>> Start Supplied material

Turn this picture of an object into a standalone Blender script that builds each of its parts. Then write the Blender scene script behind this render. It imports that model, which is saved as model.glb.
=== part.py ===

>> End Supplied material
>> Start Supplied material

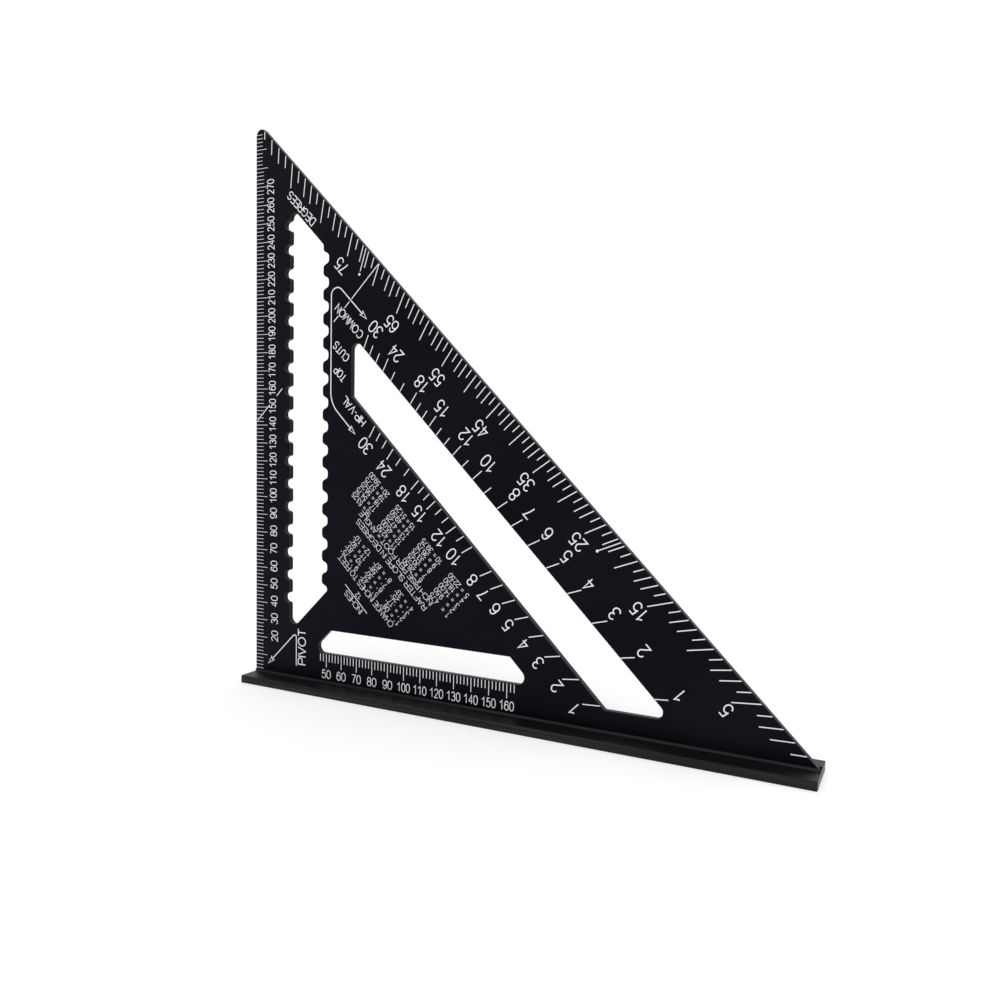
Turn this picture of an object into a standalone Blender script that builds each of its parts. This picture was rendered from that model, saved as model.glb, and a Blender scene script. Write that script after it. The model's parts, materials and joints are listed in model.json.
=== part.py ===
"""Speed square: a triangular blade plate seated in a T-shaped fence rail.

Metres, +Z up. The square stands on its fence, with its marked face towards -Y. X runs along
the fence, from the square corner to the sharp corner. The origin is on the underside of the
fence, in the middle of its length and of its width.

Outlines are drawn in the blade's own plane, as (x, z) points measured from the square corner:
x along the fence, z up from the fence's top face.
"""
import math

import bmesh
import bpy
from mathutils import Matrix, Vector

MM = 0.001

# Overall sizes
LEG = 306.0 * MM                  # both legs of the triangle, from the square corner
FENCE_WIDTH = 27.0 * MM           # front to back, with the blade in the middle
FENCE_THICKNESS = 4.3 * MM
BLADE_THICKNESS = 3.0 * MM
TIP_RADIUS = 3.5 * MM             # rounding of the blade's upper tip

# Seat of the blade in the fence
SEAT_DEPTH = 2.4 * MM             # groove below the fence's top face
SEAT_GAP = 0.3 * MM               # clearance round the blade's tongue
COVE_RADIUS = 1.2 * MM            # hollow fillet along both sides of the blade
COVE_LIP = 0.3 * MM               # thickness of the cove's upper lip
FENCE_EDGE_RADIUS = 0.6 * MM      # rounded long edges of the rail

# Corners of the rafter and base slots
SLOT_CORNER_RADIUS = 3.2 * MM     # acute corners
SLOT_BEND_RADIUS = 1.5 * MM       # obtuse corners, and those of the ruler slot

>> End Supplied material

Go through the records above and copy every line with the word "that".

• Result:
Turn this picture of an object into a standalone Blender script that builds each of its parts. Then write the Blender scene script behind this render. It imports that model, which is saved as model.glb.
Turn this picture of an object into a standalone Blender script that builds each of its parts. This picture was rendered from that model, saved as model.glb, and a Blender scene script. Write that script after it. The model's parts, materials and joints are listed in model.json.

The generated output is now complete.